Reward network: Input state (and optionally action); output scalar. Train on comparisons; ensure rewards are normalized or scaled (e.g. baseline subtraction) so that PPO gets a reasonable signal.
PPO phase: Freeze the reward network; use R(t) = sum_{t’>=t} γ^{t’-t} r_ψ(s_{t’}, a_{t’}) as the return for the policy. Run PPO as usual. Optionally add a KL penalty to prevent the policy from drifting too far from the initial policy (as in full RLHF for LLMs).
Simulated preferences: For testing, create comparisons from a simple rule (e.g. prefer trajectory with higher true return, or longer trajectory). Then you can verify that the learned reward correlates with the true objective and that PPO improves.

Common pitfalls

Reward hacking: The policy may find behaviors that get high learned reward but do not match human intent (e.g. short trajectories that get high per-step reward). Use a KL penalty or limit the number of PPO steps.
Sparse comparisons: If you have few comparisons, the reward model may be underdetermined; use regularization or a prior (e.g. small network, weight decay).
Bias in preferences: If the preference data is biased (e.g. always preferring longer responses), the reward will reflect that. For the exercise, simulated preferences are fine; for real RLHF, data quality matters.

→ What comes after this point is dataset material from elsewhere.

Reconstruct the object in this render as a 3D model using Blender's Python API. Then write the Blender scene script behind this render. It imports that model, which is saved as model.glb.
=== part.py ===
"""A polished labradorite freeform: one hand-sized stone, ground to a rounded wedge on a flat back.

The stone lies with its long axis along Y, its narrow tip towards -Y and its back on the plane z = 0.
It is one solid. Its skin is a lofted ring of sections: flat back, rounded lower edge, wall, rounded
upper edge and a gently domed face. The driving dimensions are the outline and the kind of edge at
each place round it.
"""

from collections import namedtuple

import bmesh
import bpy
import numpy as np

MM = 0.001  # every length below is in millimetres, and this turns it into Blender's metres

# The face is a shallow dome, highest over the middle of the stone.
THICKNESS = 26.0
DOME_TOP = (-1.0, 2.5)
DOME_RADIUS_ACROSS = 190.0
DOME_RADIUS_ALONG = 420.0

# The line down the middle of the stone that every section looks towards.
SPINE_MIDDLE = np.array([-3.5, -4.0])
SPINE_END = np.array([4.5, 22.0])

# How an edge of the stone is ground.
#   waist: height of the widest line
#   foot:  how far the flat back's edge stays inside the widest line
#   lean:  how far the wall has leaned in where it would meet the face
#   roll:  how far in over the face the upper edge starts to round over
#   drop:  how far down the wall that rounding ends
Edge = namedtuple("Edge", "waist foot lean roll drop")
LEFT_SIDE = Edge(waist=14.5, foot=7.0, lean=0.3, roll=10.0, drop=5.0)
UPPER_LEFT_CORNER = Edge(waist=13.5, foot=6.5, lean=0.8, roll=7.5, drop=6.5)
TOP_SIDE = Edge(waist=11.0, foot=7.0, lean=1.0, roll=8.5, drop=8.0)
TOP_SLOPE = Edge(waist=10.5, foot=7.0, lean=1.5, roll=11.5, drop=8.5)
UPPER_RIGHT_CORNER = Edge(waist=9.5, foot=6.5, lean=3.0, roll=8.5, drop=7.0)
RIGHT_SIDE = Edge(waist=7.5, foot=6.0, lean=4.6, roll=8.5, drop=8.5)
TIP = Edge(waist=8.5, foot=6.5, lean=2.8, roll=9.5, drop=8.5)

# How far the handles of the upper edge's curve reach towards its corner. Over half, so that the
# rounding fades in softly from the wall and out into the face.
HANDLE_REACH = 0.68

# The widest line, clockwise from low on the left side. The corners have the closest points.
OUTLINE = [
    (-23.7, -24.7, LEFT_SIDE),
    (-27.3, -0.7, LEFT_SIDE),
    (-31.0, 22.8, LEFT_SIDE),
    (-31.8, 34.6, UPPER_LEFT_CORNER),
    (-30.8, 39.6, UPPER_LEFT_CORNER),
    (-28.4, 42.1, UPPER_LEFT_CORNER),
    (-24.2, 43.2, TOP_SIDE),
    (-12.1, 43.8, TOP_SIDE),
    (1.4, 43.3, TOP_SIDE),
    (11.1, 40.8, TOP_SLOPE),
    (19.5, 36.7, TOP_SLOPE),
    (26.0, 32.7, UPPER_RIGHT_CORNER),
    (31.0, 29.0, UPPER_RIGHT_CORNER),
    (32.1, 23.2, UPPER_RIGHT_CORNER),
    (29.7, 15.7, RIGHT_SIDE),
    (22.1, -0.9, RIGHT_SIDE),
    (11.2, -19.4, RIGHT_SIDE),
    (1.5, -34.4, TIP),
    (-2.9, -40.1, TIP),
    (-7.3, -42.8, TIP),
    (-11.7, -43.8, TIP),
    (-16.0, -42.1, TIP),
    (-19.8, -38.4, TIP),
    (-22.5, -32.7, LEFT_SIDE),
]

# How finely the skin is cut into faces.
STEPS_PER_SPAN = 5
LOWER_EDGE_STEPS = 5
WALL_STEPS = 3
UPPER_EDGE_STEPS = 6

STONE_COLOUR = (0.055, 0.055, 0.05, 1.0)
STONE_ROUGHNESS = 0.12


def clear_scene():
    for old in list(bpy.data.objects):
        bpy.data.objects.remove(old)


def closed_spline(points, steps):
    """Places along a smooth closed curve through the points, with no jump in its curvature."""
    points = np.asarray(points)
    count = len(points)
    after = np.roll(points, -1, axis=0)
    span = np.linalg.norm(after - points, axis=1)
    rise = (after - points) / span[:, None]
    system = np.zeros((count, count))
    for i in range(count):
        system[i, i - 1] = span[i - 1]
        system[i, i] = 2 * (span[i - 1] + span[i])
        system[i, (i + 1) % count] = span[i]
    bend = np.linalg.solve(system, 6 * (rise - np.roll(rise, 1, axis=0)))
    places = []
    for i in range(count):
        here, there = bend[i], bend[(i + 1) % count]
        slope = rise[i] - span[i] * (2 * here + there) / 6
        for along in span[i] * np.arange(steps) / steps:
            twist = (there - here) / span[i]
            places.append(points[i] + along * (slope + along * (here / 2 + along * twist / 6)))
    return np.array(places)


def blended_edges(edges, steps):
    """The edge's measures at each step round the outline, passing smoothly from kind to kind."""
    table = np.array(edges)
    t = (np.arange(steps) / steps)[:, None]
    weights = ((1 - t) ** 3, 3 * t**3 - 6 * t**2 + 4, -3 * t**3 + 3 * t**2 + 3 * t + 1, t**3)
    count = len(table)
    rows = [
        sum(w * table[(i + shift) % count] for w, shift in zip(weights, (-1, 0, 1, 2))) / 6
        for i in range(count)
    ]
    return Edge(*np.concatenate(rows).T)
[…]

Worked solution (warm-up: RLHF)

Key idea: RLHF: (1) Collect preference data (A vs B; which is better?). (2) Train a reward model \(r_\psi\) to predict the preference (e.g. Bradley-Terry: \(P(A>B) = \sigma(r(A)-r(B))\)). (3) Use RL (e.g. PPO) to maximize \(r_\psi\) while staying close to a reference policy (KL penalty) to avoid reward hacking. So we learn human preferences as a reward and optimize it with RL. Used for LLM alignment.

Extra practice

Warm-up: Why do we use pairwise comparisons instead of asking humans to assign a numeric reward to each trajectory?
Coding: Generate 1000 pairs of trajectories from a random policy on CartPole. Label each pair: prefer the trajectory with higher true return. Train a reward network with Bradley-Terry. Then train PPO with this reward for 200 iterations. Plot PPO return and correlation between learned r(τ) and true return.
Challenge: Add a KL penalty to PPO: penalize π(a|s) deviating from π_0(a|s) (initial policy). This is standard in RLHF to prevent mode collapse. Compare policy behavior and return with and without KL penalty.
Variant: Reduce the number of human comparisons from 1000 to 100. How much does the learned reward quality degrade (measure by correlation with true return)? At what sample count does the reward model become unreliable?
Debug: The reward model achieves 90% accuracy on held-out comparison pairs, but PPO trained with this reward quickly diverges to a degenerate policy (e.g. always spinning in place). The KL penalty is set to β=0. Explain reward hacking: the policy found a behavior that maximizes the learned reward but violates the intent, and why a KL penalty or reward model ensemble variance penalty would help.
Conceptual: Human preference labels in RLHF can be inconsistent, biased, or context-dependent. Describe two failure modes of RLHF that arise from annotator bias, and explain what makes reward hacking particularly hard to detect in language model settings where the output space is vast.